Secretary Perry was taking part in the Carbon Sequestration Leadership Forum in Abu Dhabi. Before visiting the UAE, Secretary Perry was in Saudi Arabia, where he discussed energy topics with Saudi Arabia’s Energy Minister Khalid al-Falih.

Secretary Perry and al-Falih signed on Monday a memorandum of understanding (MoU) to establish “a framework for mutually beneficial cooperation in the area of clean fossil fuels and carbon management.”

In the UAE, the U.S. and the hosts also discussed U.S. LNG exports to the UAE, The National reported on Wednesday.

According to data by the U.S. Department of Energy, between February 2016, when the U.S. started exporting LNG, and September 2017, a total of 26 countries received U.S. LNG, including 8 cargos to Kuwait and 5 cargos to the UAE.

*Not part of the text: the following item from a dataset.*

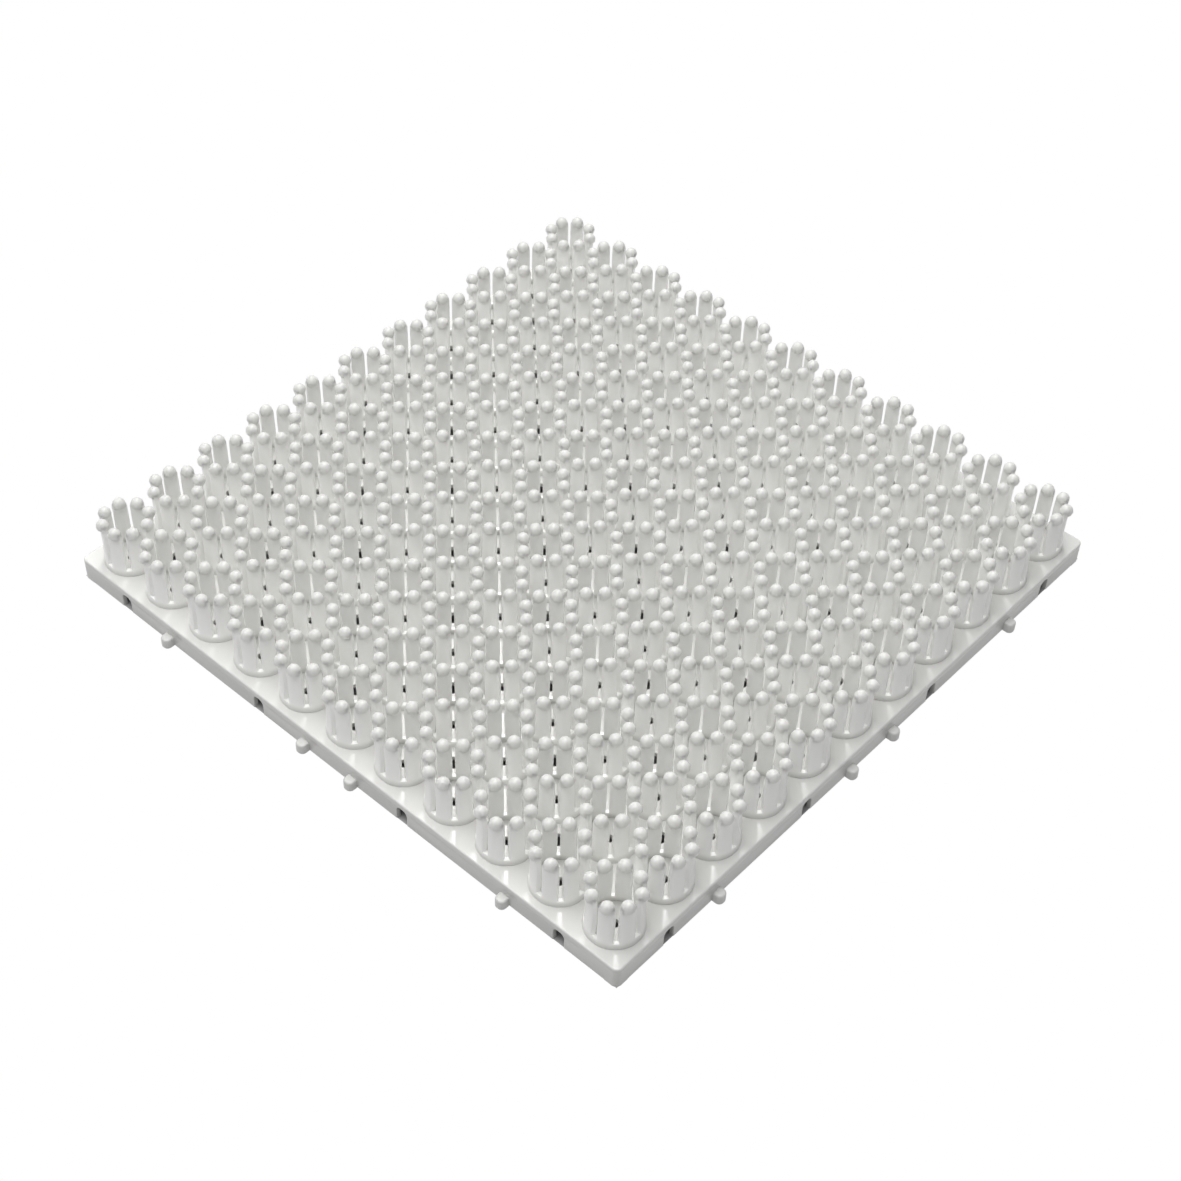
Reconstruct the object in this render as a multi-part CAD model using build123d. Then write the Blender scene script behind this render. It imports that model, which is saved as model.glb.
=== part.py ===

Earlier this year, the International Energy Agency (IEA) said that thanks to the remarkable growth in shale production, the U.S.—the world’s top gas consumer and producer—will account for 40 percent of the extra gas produced globally by 2022. U.S. gas production would be more than one-fifth of the total global gas production by 2022, according to the IEA. More than half of the gas production growth in the U.S. will be destined for LNG exports. According to the IEA, the United States may be on course to challenge Qatar and Australia for global leadership in LNG exports by 2022.

“The US shale revolution shows no sign of running out of steam and its effects are now amplified by a second revolution of rising LNG supplies,” the IEA’s Executive Director, Fatih Birol, said in July this year.